Location: London, UK
Architect: Simon Merrony
Completed: December 2015
This project formed part of the renovation of a large Edwardian family home in London, which was dimly lit and lacked a sense of flow between the rooms. To open up the space of the house, the architect created an archway from the central octagonal hallway that leads into the open plan kitchen and orangery at the rear of the property, creating a sightline from the front door through to the garden. To enhance the sense of space in the hallway, an octagonal aperture was created in the ceiling, to match the hallway's shape and to create a link between the ground and first floors.
I was commissioned to create a lighting scheme for the orangery, the kitchen, and the circulation areas of the house, such as the hall and stairways. The brief required a scheme that was based around simplicity and functionality, whilst still celebrating the period features of the house.

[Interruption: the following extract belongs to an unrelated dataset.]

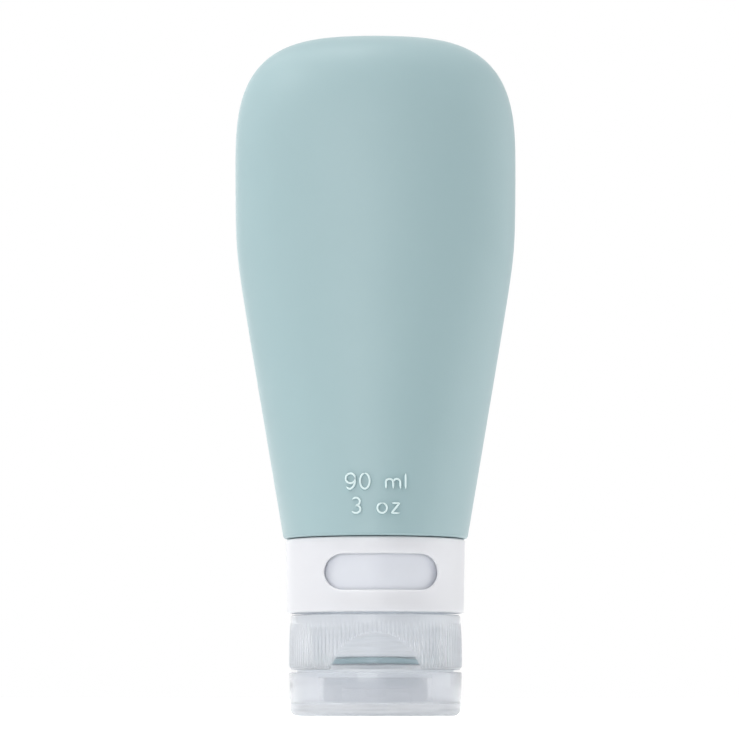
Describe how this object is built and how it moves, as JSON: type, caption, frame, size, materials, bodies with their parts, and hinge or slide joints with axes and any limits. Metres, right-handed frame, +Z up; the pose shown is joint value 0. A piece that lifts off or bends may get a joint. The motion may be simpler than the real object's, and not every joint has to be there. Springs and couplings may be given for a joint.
{
  "type": "travel silicone bottle",
  "caption": "Squeezable travel bottle: soft oval silicone body, hard neck with a turning window collar, ribbed screw cap with a slit valve, and a hinged flip lid that it stands on.",
  "frame": {"origin": "centre of the lid's flat face, on the table that the bottle stands on", "axes": "+Z up from the lid through the neck to the body's crown; the broad front, with the collar's window and the thumb scoop, faces -Y; +X to the right seen from the front; the lid's hinge is at +Y"},
  "size_m": [0.0582, 0.0378, 0.1406],
  "materials": {
    "body_silicone": "soft satin, slightly translucent",
    "neck_plastic": "natural",
    "ring_plastic": "satin",
    "collar_plastic": "satin",
    "clear_plastic": "clear, lightly frosted",
    "valve_silicone": "soft satin",
    "retainer_plastic": "natural"
  },
  "bodies": {
    "bottle": {"bottle_body": "body_silicone", "neck_tube": "neck_plastic", "content_ring": "ring_plastic"},
    "collar": {"window_collar": "collar_plastic"},
    "valve": {"spout_valve": "valve_silicone", "valve_retainer": "retainer_plastic"},
    "cap": {"cap_base": "clear_plastic"},
    "lid": {"flip_lid": "clear_plastic"}
  },
  "joints": [
    {"name": "collar_turn", "type": "hinge", "parent": "bottle", "child": "collar", "pos_m": [0, 0, 0.028], "axis": [0, 0, 1], "continuous": true},
    {"name": "cap_lift", "type": "slide", "parent": "bottle", "child": "valve", "axis": [0, 0, -1], "range_m": [0, 0.0101]},
    {"name": "cap_turn", "type": "hinge", "parent": "valve", "child": "cap", "pos_m": [0, 0, 0.0103], "axis": [0, 0, -1], "range_deg": [0, 900]},
    {"name": "lid_hinge", "type": "hinge", "parent": "cap", "child": "lid", "pos_m": [0, 0.01635, 0.0091], "axis": [1, 0, 0], "range_deg": [0, 135]}
  ],
  "couplings": [
    {"joint": "cap_lift", "follows": "cap_turn", "m_per_rad": 0.00063662}
  ]
}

To create a real feature out of the octagonal opening in the hallway ceiling, a cluster of nine pendants is suspended from the first floor, providing light for both levels and creating a tangible connection between the two spaces. The blown glass pendants are a mix of clear and ribbed shades to add texture and visual interest. The ceiling itself is uplit using concealed LED strip, which runs around the top edge of the wall and enhances the sense of height and space of the hall. Uplights are recessed in the floor inside each archway, creating a dramatic feature of the period archways. The stairs that lead to the first floor are lit using recessed step lights, while glass pendants provide lighting in the side halls.
In the kitchen, the skylight above the island meant that a traditional centred pendant wasn't suitable. Instead, I chose a flexible arm pendant which can be moved into place above the island in the evenings. Downlights provide further lighting, and make up the main lighting for the orangery. To take advantage of the octagonal skylight, designed to echo the hallway, concealed LED strip was used for uplighting around the edge, which creates a warmer atmosphere in the room at night.
The scheme is controlled by a Rako control system, which is simple to use; the lighting of the house can be controlled using switches or using an iPad.